On Marco Island, both St. Marks Episcopal Church & Wesley United Methodist Church have gardens where vegetables, herbs, and other various plants are grown throughout the year. These exist both for the community and as an educational experience for the preschools they house. Anyone who has witnessed a 3-4 year old in a garden can tell you, they absolutely love it, and gardens like these allow children to learn how food they consume daily is grown rather than just seeing it in a grocery store.
That educational role is echoed nationally by the American Community Gardening Association, which notes that community gardens improve food access while also strengthening neighborhood ties.
But in Southwest Florida, there is another layer to the story. Community gardens here are also about resilience.
Local coverage in Fort Myers has shown how gardens have been used as recovery spaces following major storms. In the aftermath of hurricanes, shared growing spaces often become places where people reconnect, rebuild routines, and restore a sense of normal life.
FGCU has a college-student run community garden called “The Food Forest” that specializes in tropical and subtropical fruits and edible plants. This garden is open to the community sunrise to sunset. The purpose of the garden is to “engage students and the community in sustainable food and living practices”. If you live in the area, definitely stop by to check it out!
There is something grounding about putting your hands in the soil after everything else has been disrupted.
In Naples, spaces like the Naples Botanical Garden extend this idea even further. While widely known as a destination, it also supports community outreach and education programs that encourage people to bring what they learn back into their own neighborhoods.
This creates a ripple effect. Knowledge spreads. Confidence grows. More people begin planting.
Even smaller scale efforts are making an impact. Informal neighborhood gardens, shared plots, and local plant exchanges are becoming more common. These may not always make headlines, but they are just as important. They represent a shift in how people think about space and community.
A vacant lot becomes a garden. A group of strangers becomes a network. A few seeds become hundreds of vegetables. A pile of dirt becomes an outdoor classroom.
There is a quote often associated with gardening that feels especially relevant here.
“To plant a garden is to believe in tomorrow.”

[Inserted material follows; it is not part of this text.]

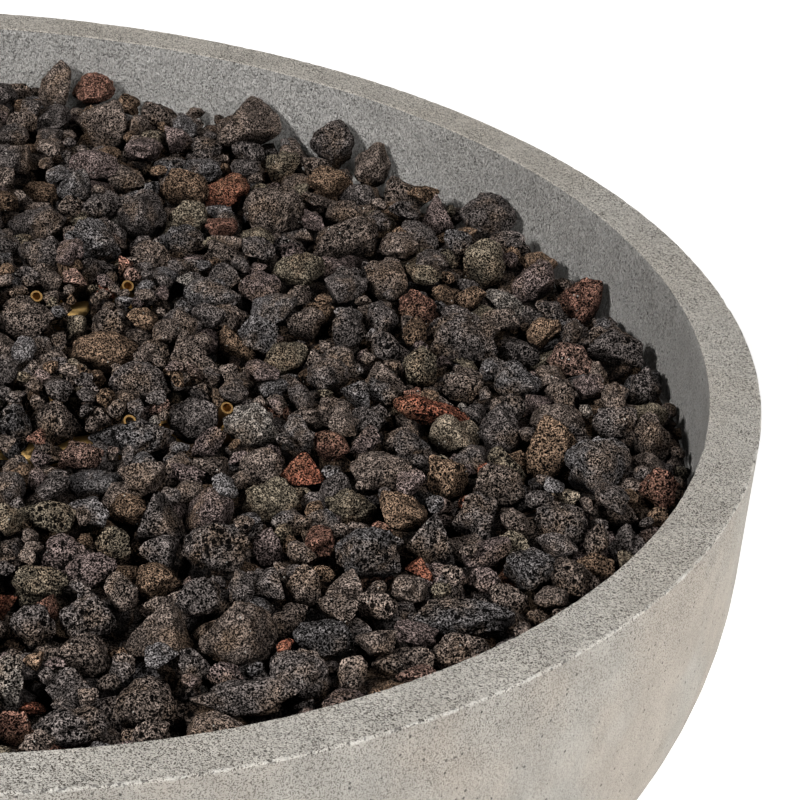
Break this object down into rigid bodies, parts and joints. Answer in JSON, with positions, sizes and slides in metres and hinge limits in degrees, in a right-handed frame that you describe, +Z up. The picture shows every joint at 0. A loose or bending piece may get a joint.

In Southwest Florida, that belief shows up in very real ways. It shows up in the person who waters a shared plot early in the morning. It shows up in the volunteer teaching someone how to grow their first vegetable. It shows up in the conversations that happen between rows of plants.
For a place like Greenhaus, this idea fits naturally. Coffee shops and community gardens share something in common. They are both gathering spaces. They create opportunities for connection without forcing it.
Adding plants into that environment strengthens it even more. It creates a bridge between the indoor and outdoor experience. Between conversation and cultivation.
If you are interested in becoming part of this movement, the first step is simple. Visit a local garden. Ask questions. Offer to help.
You do not need experience to get involved. You just need curiosity.